Ranald MacDougall is probably best remembered for writing the screenplay for films like Mildred Pierce (1945) and Cleopatra (1963) as well as an uncredited work on Alfred Hitchcocks Stage Fright (1950) but he also directed notable films like Queen Bee (1955) and the strange little film we are talking about today, The World, The Flesh and the Devil (1959).
The World, The Flesh, and the Devil (1959) Nov 12th 2019
Ralph (Harry Belafonte)
Directed By: Ranald MacDougall
Starring: Harry Belafonte, Inger Stevens, Mel Ferrer
This one is a mixed bag. While I love a good character study World feels like a movie better suited as an episode of The Twilight Zone rather than a full feature film. At first the time is intriguing as it slowly builds and Belafonte carries the film for a solid thirty-ish minutes until we are introduced to the second of three characters in this film. Personally I dont mind a slow build provided that it actually goes somewhere interesting and it feels like this film never gets there.
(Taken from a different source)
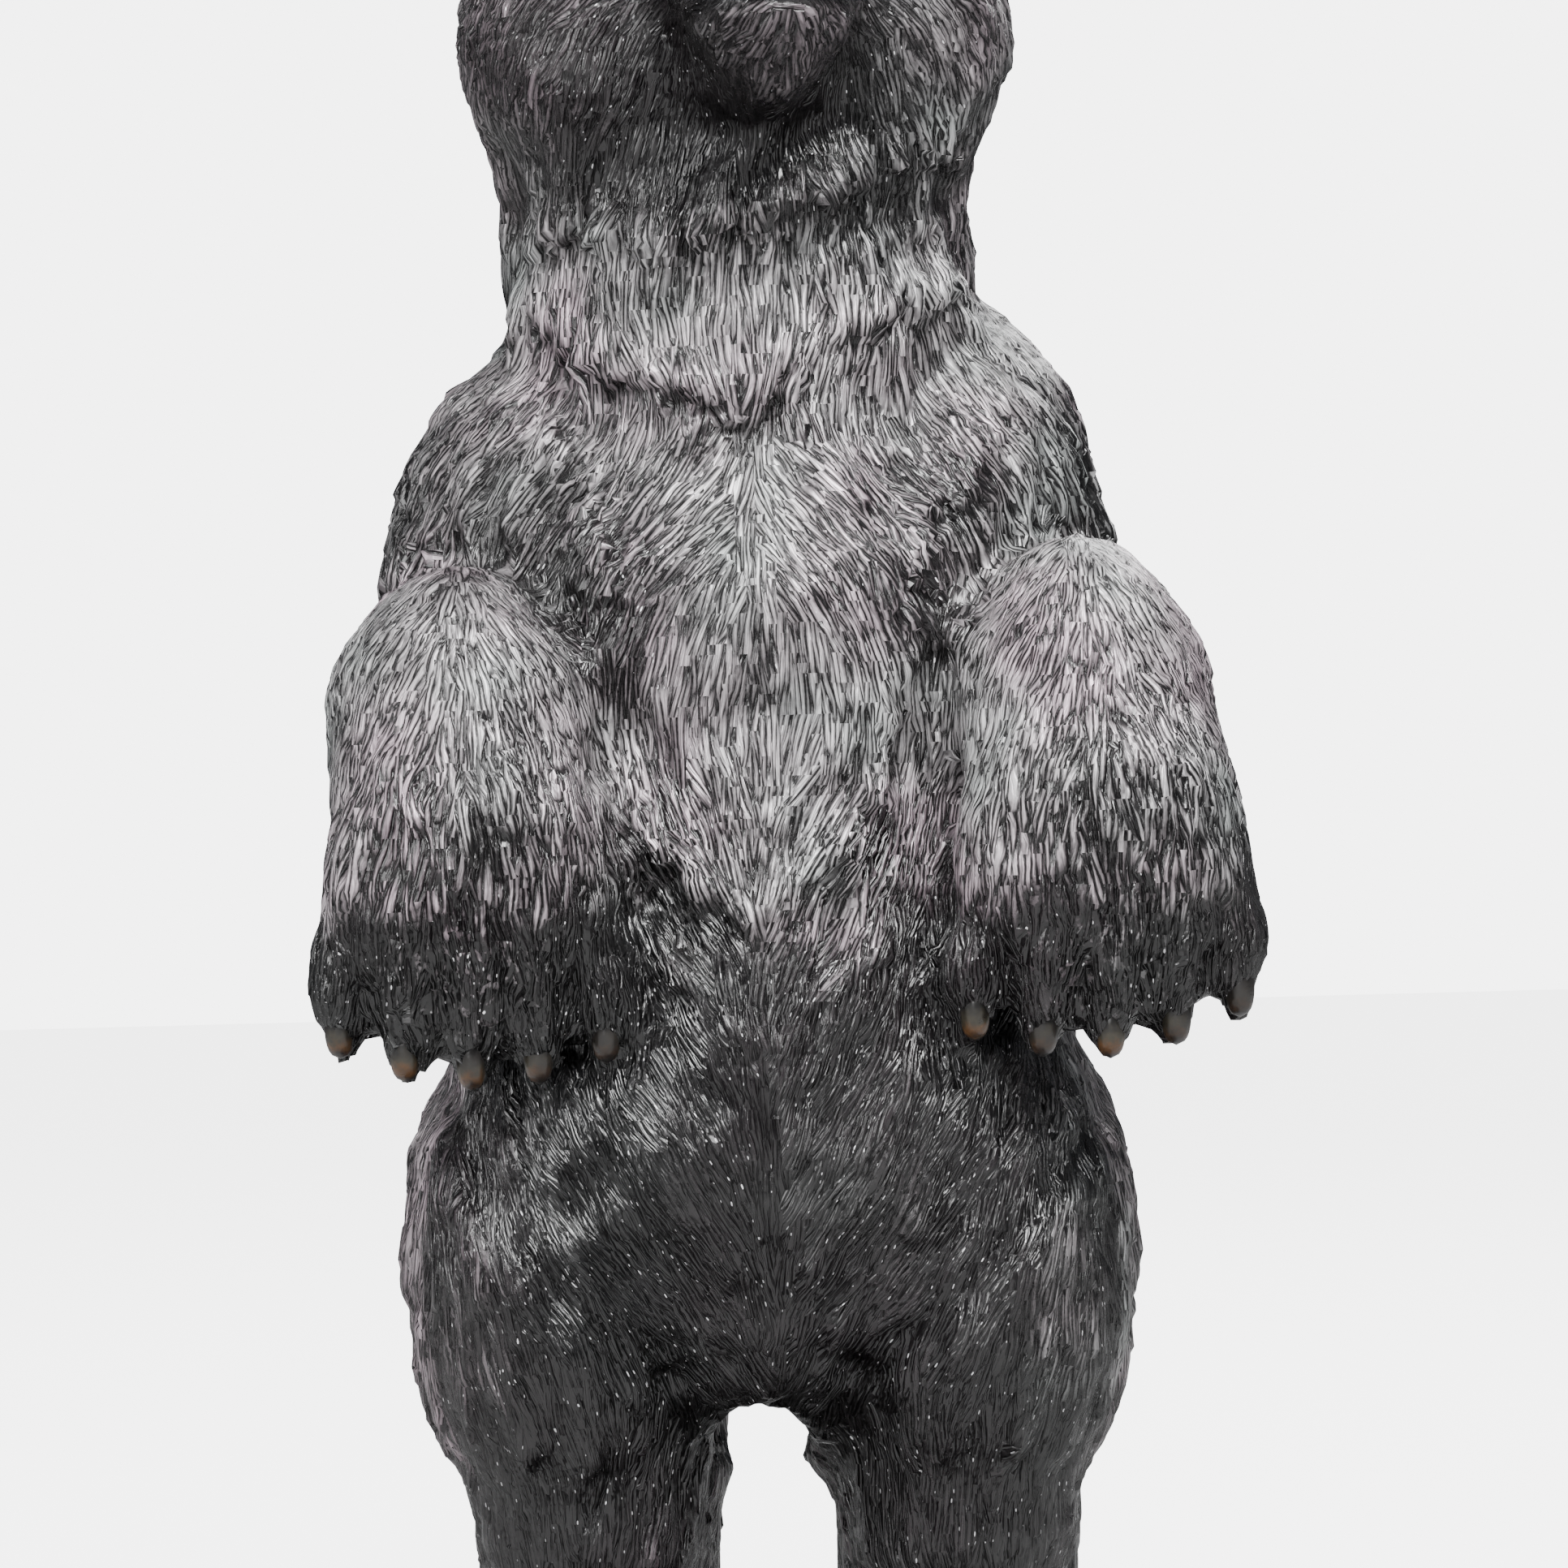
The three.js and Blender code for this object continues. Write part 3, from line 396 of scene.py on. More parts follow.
# height that the ruffs and creases add, mm, and the painted shadow under the ruffs and painted
# shade in the creases, 0 to 1
def raiseForms(points, normals):
    stray = np.array([noise.noise(Vector(p * ragged["stretch"])) for p in points])
    broken = 0.35 + 0.65 * ramp(stray, -0.22, 0.16)
    arms = armShare(points)
    front = frontShare(points, normals) * (1 - arms)
    lift = np.zeros(len(points))
    dark = np.zeros(len(points))
    for height, line in ruffs.values():
        signed, share = alongLine(points, line)
        signed = signed * np.sign(height) + ragged["size"] * stray
        over, under = np.clip(signed, 0, None), np.clip(signed, None, 0)
        above = np.exp(-over / ledgeFade["above"])
        below = -0.55 * np.exp(under / ledgeFade["below"])
        tall = abs(height) * figure["ledgeHeight"]
        lift += np.where(signed > 0, above, below) * tall * share * front
        shade = np.where(signed > 0, np.exp(-over / 0.9), np.exp(under / 3.2))
        dark = np.maximum(dark, shade * broken * share * front * min(1, abs(height) + 0.1))
    for depth, width, line in creases.values():
        signed, share = alongLine(points, line)
        cut = bell(signed, width)
        lift -= depth * cut * share * front
        dark = np.maximum(dark, 0.6 * cut * share * front * min(1, depth / 2))
    for place, reach, depth in slimPlaces:
        lift -= depth * spot(points, place, reach) * arms
    return lift, dark


# middle of a finger, as the casting has it
def fingerAt(arm, index):
    spread = index / (fingersPerPaw - 1) * 2 - 1
    px, py, pz = arm["paw"]
    swing = math.radians(arm["swing"])
    across = spread * fingerSpread
    drop = 7 * spread ** 2
    tilt = across * math.sin(swing) * 0.6
    return px + across * math.cos(swing), py - 5 + drop, pz - 27 + drop + tilt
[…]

Frankly I was more bored as the plot (of what there is) slowly unfolded at a glacier pace. End of the world films like this can explore a lot of subject matter and this seems to be the case-well almost. We are introduced nearly a half way in to Sarah (Inger Stevens) who it turns out also somehow survived. She is white and its suggested very upper class a juxtaposition to Ralph an African American working class guy. MacDougall plays with subjects like race and class but ditches this almost right away. Gloves have never been more kid friendly. Instead of challenging and interesting social commentary we get a sappy turned dark (seemingly out of nowhere) love triangle between Ralph, Sarah and another man named Benson (Mel Ferrer). And indeed this is, in a nut shell a romantic drama set in a post-apocalyptic future. Which is such a waste of the sub-genre which is merely used to put the characters in a more dramatic situation than doing something interesting. It also has this weird tonal problem, drama intermixed with some lighthearted moments. I assume this was to keep the film from being too bleak.
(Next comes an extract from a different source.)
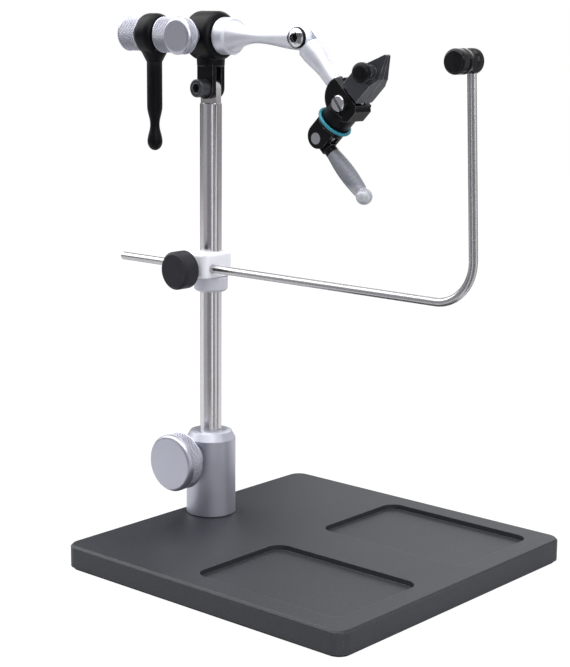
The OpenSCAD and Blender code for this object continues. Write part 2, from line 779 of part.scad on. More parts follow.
// The arm's tang swings in this slot
module tang_slot() {
    half = tang_half_w + wrist_gap;
    sweep = 2 * back_reach;
    dir = 90 - jaw_rise + 90 - lower_drop;
    side = [dir - jaw_swing_down, dir + jaw_swing_up];
    across(arm_tang_t + 2 * tang_slack) {
        circle(r = half, $fn = round_fn);
        polygon([
            [half * sin(side[0]), -half * cos(side[0])],
            [half * sin(side[0]) + sweep * cos(side[0]), sweep * sin(side[0]) - half * cos(side[0])],
            [sweep * cos(side[1]) - half * sin(side[1]), sweep * sin(side[1]) + half * cos(side[1])],
            [-half * sin(side[1]), half * cos(side[1])]
        ]);
    }
}

// Round shank for the O-ring, milled into the fork for the cam
module shank_and_fork() {
    difference() {
        translate([-fork_x - cut, 0, 0]) rotate([0, 90, 0])
            cylinder(h = fork_x - block_rear + 2 * cut, r = shank_r, $fn = round_fn);
        for (side = [-1, 1])
            translate([-fork_x - 2 * cut, side > 0 ? fork_t / 2 : -fork_t / 2 - shank_r, -shank_r])
                cube([2 * cut, shank_r, 2 * shank_r]);
        translate([-ring_x, 0, 0]) rotate([0, 90, 0]) rotate_extrude($fn = round_fn)
            translate([shank_r + o_ring_cord / 2 - ring_groove, 0])
                circle(r = o_ring_cord / 2 + seat, $fn = round_fn);
    }
    across(fork_t) {
        translate([-fork_round_x, 0]) circle(r = fork_half_w, $fn = round_fn);
        translate([-fork_round_x, -fork_half_w]) square([fork_round_x - fork_x + cut, 2 * fork_half_w]);
    }
}

// Black body of the jaw head: block, slot for the arm, pocket for the jaws, shank and fork
module jaw_holder() {
    color(black) at_jaws() difference() {
        union() {
            across(holder_t) block_outline();
            shank_and_fork();
        }
        tang_slot();
        rotate([90, 0, 0]) cylinder(h = holder_t + 2 * cut, r = lock_r + seat, center = true, $fn = round_fn);
        translate([block_front - pocket_depth, -pocket_half_t, -pocket_half_w])
            cube([pocket_depth + cut, 2 * pocket_half_t, 2 * pocket_half_w]);
        translate([block_front - rear_tail_l, rear_tail_in - pocket_gap, -tail_half_w - pocket_gap])
            cube([rear_tail_l, tail_t - rear_tail_in + tail_split + 2 * pocket_gap, 2 * (tail_half_w + pocket_gap)]);
        translate([-cam_slot_x, 0, 0]) translate([-2 * cam_x, -cam_t / 2 - cam_slot_gap, -2 * fork_half_w])
            cube([2 * cam_x, cam_t + 2 * cam_slot_gap, 4 * fork_half_w]);
        translate([-cam_x, 0, 0]) rotate([90, 0, 0])
            cylinder(h = fork_t + 2 * cut, r = cam_pin_r + seat, center = true, $fn = round_fn);
        translate([-cam_slot_x - cut, 0, -rod_push_n]) rotate([0, 90, 0])
            cylinder(h = cam_slot_x + block_front + 2 * cut, r = rod_push_r + fit, $fn = round_fn);
        translate([-guide_x, -fork_t, 0]) rotate([-90, 0, 0])
            cylinder(h = fork_t, r = guide_r + seat, $fn = round_fn);
    }
}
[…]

As hinted at above the plot turns much darker almost out of nowhere and isn't built up enough to feel earned. This is especially baffling given MacDougall other screen credits. The film actually starts going somewhere in the last ten minutes but its a case of too-little-too late for me. It baffles me how such a talented writer like MacDougall turn in a bland screenplay. Its a shame because there are good elements in here. Chiefly its lead. Harry Belafonte gives a great performance as the seemingly sole survivor. A scene that sticks out is when his character Ralph is listening to the last transmissions, describing Earths fate. The camera stays on a medium shot of his face and his emoting as he learns the life as he knew it, any probably everybody he loves is long gone. Its an harrowing moment. Belafonte is wasted on this material though. I had some high expectations for this film seeing how the writer/director has a pretty good track record, but wow this was pretty underwhelming. Besides a great performance by its lead and a good score by Oscar winner Mikolos Rozsa , The World, The Flesh and the Devil is a largely forgettable relic of a film from the Cold War era and would have been suited as a television episode rather than a full length film. It comes close to examining bold social issues but opts out entirely.
Warner Archives doesn't disappoint when providing a nice crisp clean restoration which looks great given its age. The disc feature any bonus material.